Instruction – Write out, word for word, the first line of the data below and every line after it through the one containing "# Frame: +X".

Provided data –
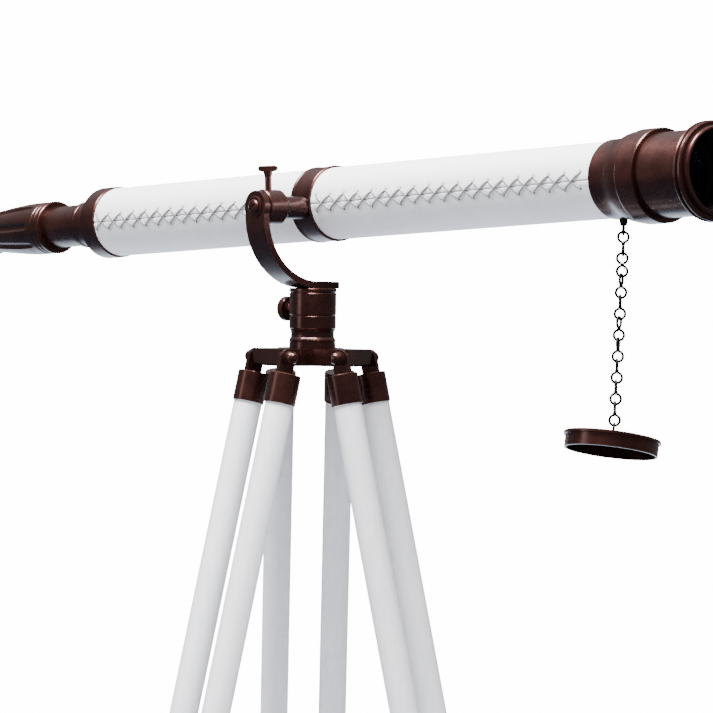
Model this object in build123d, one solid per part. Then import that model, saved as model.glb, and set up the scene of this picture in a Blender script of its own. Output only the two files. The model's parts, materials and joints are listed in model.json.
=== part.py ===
from build123d import *
import os
from math import atan, cos, degrees, radians, sin

os.makedirs("parts", exist_ok=True)

# Frame: +X towards the objective, +Z up, the pan axis is the Z axis and the floor is z = 0.

# Driving dimensions, in millimetres and degrees
FLOOR_TO_HUB_TOP = 1275.4
HUB_THICK = 15.0
HUB_REACH = 48.0
LOBE_HALF_WIDTH = 23.8
LEG_AZIMUTHS = (22.5, 142.5, 262.5)
LEG_TILT = 12.7
PIVOT_RADIUS = 42.2
BOLT_RADIUS = 3.0
POLE_RADIUS = 12.5
POLE_HALF_SPACING = 26.5
LUG_THICK = 5.0
LUG_RADIUS = 7.5
FERRULE_TOP = 14.2
FERRULE_INSET = 1.7
FERRULE_LENGTH = 26.6
FERRULE_RADIUS = 13.8
UPPER_POLE_END = 700.0
LOWER_POLE_RADIUS = 11.0
CLAMP_HEIGHT = 42.0
GUIDE_HEIGHT = 26.0
FOOT_LENGTH = 62.0

PILLAR_HEIGHT = 53.2
SLEEVE_HEIGHT = 36.0
SPINDLE_RADIUS = 9.0
NUT_RECESS_RADIUS = 15.5
NUT_RECESS_DEPTH = 10.0
TRUNNION_HEIGHT = 123.8
TUBE_RISE = 4.0
YOKE_THICK = 6.0
YOKE_WIDTH = 26.0
YOKE_BEND_RADIUS = 57.0
YOKE_BEND_START = 4.0
FOOT_REACH = 19.2
HEAD_RADIUS = 14.2
BOSS_RADIUS = 15.3
PIN_RADIUS = 7.0
SCREW_RADIUS = 3.0
TUBE_OFFSET_Y = 18.2
TUBE_ELEVATION = 3.2

LEATHER_RADIUS = 32.0
LEATHER_THICK = 1.0
TUBE_RADIUS = LEATHER_RADIUS - LEATHER_THICK
TUBE_WALL = 1.2
CLAMP_BACK = -15.4
CLAMP_FRONT = 10.8
HOUSING_START = 369.6
DRAW_RADIUS = 19.6
DRAW_WALL = 1.0
BUSH_RADIUS = 20.6
MOUTH_RADIUS = 33.8
NOSE_RADIUS = 36.8
RING_START = 475.5
FLUTE_COUNT = 8
FLUTE_RADIUS = 5.5
FLUTE_DEPTH = 1.6
FLUTE_PHASE = -3.0

LINK_WIRE_RADIUS = 0.8
LINK_LOOP_RADIUS = 4.3
LINK_HALF = 5.3
LINK_PITCH = 2 * (LINK_HALF + LINK_LOOP_RADIUS - LINK_WIRE_RADIUS) - 0.12
CHAIN_LEAN = 2.0
CHAIN_TURN = 50.0
CAP_TILT = 6.6

GAP = 0.08
GLUE = 0.05

hub_middle = FLOOR_TO_HUB_TOP - HUB_THICK / 2
recess_top = FLOOR_TO_HUB_TOP - HUB_THICK + NUT_RECESS_DEPTH
pillar_top = FLOOR_TO_HUB_TOP + PILLAR_HEIGHT
foot_top = pillar_top + YOKE_THICK
trunnion_z = FLOOR_TO_HUB_TOP + TRUNNION_HEIGHT
tube_z = trunnion_z + TUBE_RISE
leg_length = (hub_middle - FERRULE_INSET * sin(radians(LEG_TILT))) / cos(radians(LEG_TILT))


def write(name, shape):
    export_step(shape, "parts/" + name + ".step")


def turned(*points):
    """A solid of revolution about Z from (radius, height) corners."""
    outline = Polyline(*[(r, 0, z) for r, z in points], close=True)
    return revolve(make_face(outline), Axis.Z, 360)


def ring(outer, inner, bottom, top):
    return turned((inner, bottom), (outer, bottom), (outer, top), (inner, top))


def rod(radius, bottom, top):
    return Pos(0, 0, bottom) * extrude(Circle(radius), top - bottom)


def along_y(shape, start):
    """Lay a shape that stands on Z along +Y, its base at y = start."""
    return Pos(0, start, 0) * Rot(-90, 0, 0) * shape


def group(shapes):
    return Compound(children=list(shapes))


def knurled(radius, thick, teeth, depth):
    """A disc whose rim is cut with half-round notches."""
    disc = chamfer(rod(radius, 0, thick).edges().filter_by(GeomType.CIRCLE), 0.6)
    notch = Pos(radius + 0.3, 0, 0) * rod(depth, -1, thick + 1)
    return disc - [Rot(0, 0, 360 * i / teeth) * notch for i in range(teeth)]


# Tripod head: hub, pillar base, spindle, pivot bolts

def hub_casting():
    body = rod(24.0, FLOOR_TO_HUB_TOP - HUB_THICK, FLOOR_TO_HUB_TOP)
    for azimuth in LEG_AZIMUTHS:
        lobe = Pos(HUB_REACH / 2, 0, 0) * Box(HUB_REACH, 2 * LOBE_HALF_WIDTH, HUB_THICK)
        lobe = fillet(lobe.edges().filter_by(Axis.Z).group_by(Axis.X)[-1], 1.2)
        lobe = fillet(lobe.faces().sort_by(Axis.X)[-1].edges().filter_by(Axis.Y).sort_by(Axis.Z)[0], 2.5)
        body += Rot(0, 0, azimuth) * Pos(0, 0, hub_middle) * lobe
    for azimuth in LEG_AZIMUTHS:
        bore = along_y(rod(BOLT_RADIUS + GAP, 0, 80), -40)
        body -= Rot(0, 0, azimuth) * Pos(PIVOT_RADIUS, 0, hub_middle) * bore
    body -= rod(NUT_RECESS_RADIUS, FLOOR_TO_HUB_TOP - HUB_THICK - 1, recess_top)
    return body - rod(SPINDLE_RADIUS, recess_top - 1, FLOOR_TO_HUB_TOP + 1)


def pillar_base():
    z = FLOOR_TO_HUB_TOP
    inner = SPINDLE_RADIUS
    top = z + PILLAR_HEIGHT - SLEEVE_HEIGHT
    return turned((inner, z), (20.6, z), (20.6, z + 1.2), (20.2, z + 5.6), (20.5, z + 7.6), (20.0, z + 8.8),
                  (19.2, z + 10.0), (19.0, z + 12.4), (19.2, z + 14.6), (19.9, z + 16.2), (20.0, top),
                  (inner, top))


def pan_spindle():
    stub_end = recess_top - 9
    top = pillar_top - 0.2
    return turned((0, stub_end), (6.0, stub_end), (6.0, recess_top), (SPINDLE_RADIUS, recess_top),
                  (SPINDLE_RADIUS, top), (0, top))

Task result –
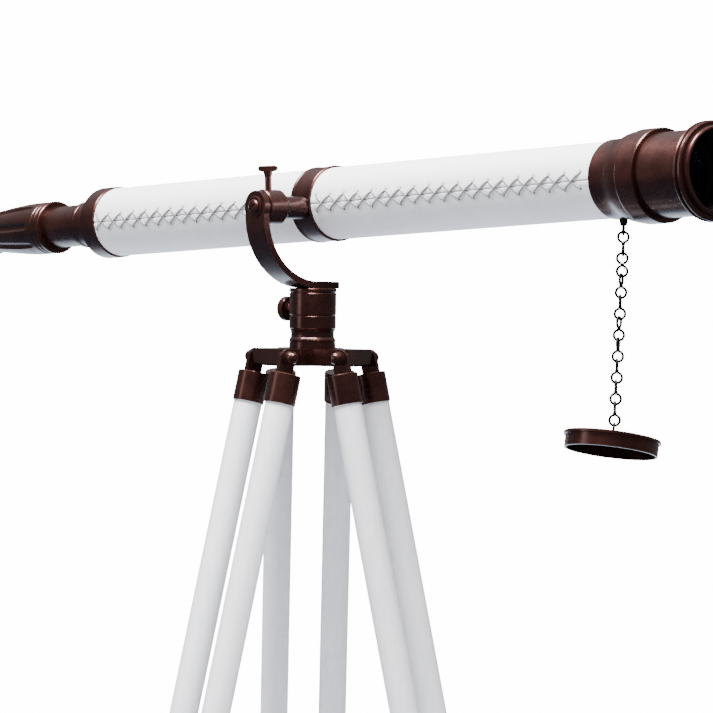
Model this object in build123d, one solid per part. Then import that model, saved as model.glb, and set up the scene of this picture in a Blender script of its own. Output only the two files. The model's parts, materials and joints are listed in model.json.
=== part.py ===
from build123d import *
import os
from math import atan, cos, degrees, radians, sin

os.makedirs("parts", exist_ok=True)

# Frame: +X towards the objective, +Z up, the pan axis is the Z axis and the floor is z = 0.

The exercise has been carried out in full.